▶ **What you should do**
Where a line contains the word "bodies", copy that line in full.

▶ **Source excerpt**

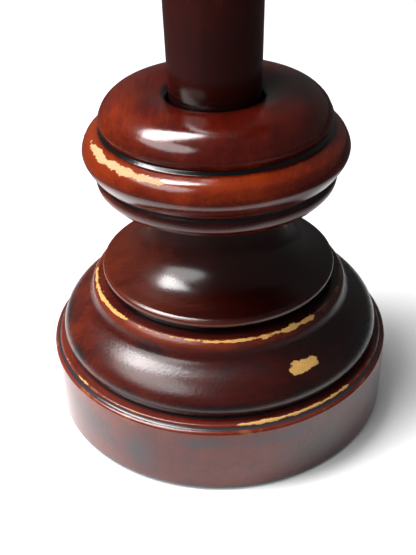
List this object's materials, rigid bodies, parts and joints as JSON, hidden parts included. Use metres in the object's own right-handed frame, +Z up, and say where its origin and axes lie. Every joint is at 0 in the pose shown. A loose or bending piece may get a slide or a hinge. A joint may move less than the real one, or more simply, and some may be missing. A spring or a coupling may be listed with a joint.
{
  "type": "tilt top table",
  "caption": "Small round pedestal table: a turned column on a moulded round plinth, with a moulded round top that tilts to vertical on two pins and is held by a spring catch.",
  "frame": {"origin": "on the column's axis at the floor, under the middle of the plinth", "axes": "+Z up the column, -Y to the front where the catch is, +X to the right seen from the front"},
  "size_m": [0.43, 0.43, 0.62],
  "materials": {
    "turned_mahogany": "deep gloss lacquer over dark red-brown stain, black glaze in the quirks, worn to pale wood on some edges",
    "top_mahogany": "deep gloss lacquer over dark red-brown stain",
    "under_wood": "thin satin stain",
    "baize": "short dense nap",
    "steel": "bright turned steel",
    "brass": "old satin brass"
  },
  "bodies": {
    "stand": {"base_felt": "baize", "plinth": "turned_mahogany", "base_ogee": "turned_mahogany", "dish_neck": "turned_mahogany", "knop": "turned_mahogany", "shaft": "turned_mahogany", "tie_rod": "steel", "rod_washer_bottom": "steel", "rod_nut_bottom": "steel", "rod_washer_top": "steel", "rod_nut_top": "steel", "pivot_block": "under_wood", "catch_keep": "brass", "keep_screw_1": "brass", "keep_screw_2": "brass"},
    "top": {"table_top": "top_mahogany", "bearer_left": "under_wood", "bearer_right": "under_wood", "pivot_pin_left": "steel", "pivot_pin_right": "steel", "catch_spring": "steel", "bearer_screw_left_1": "brass", "bearer_screw_left_2": "brass", "bearer_screw_left_3": "brass", "bearer_screw_right_1": "brass", "bearer_screw_right_2": "brass", "bearer_screw_right_3": "brass", "catch_plate": "brass", "catch_case": "brass", "catch_screw_1": "brass", "catch_screw_2": "brass", "catch_screw_3": "brass", "catch_screw_4": "brass"},
    "catch": {"catch_bolt": "brass", "catch_knob": "brass"}
  },
  "joints": [
    {"name": "top_tilt", "type": "hinge", "parent": "stand", "child": "top", "pos_m": [0, 0.052, 0.586], "axis": [-1, 0, 0], "range_deg": [0, 90]},
    {"name": "catch_slide", "type": "slide", "parent": "top", "child": "catch", "axis": [0, -1, 0], "range_m": [0, 0.006], "stiffness_N_per_m": 150, "springref_m": -0.01, "deforming": ["catch_spring"]}
  ]
}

▶ **Reply**
List this object's materials, rigid bodies, parts and joints as JSON, hidden parts included. Use metres in the object's own right-handed frame, +Z up, and say where its origin and axes lie. Every joint is at 0 in the pose shown. A loose or bending piece may get a slide or a hinge. A joint may move less than the real one, or more simply, and some may be missing. A spring or a coupling may be listed with a joint.
  "bodies": {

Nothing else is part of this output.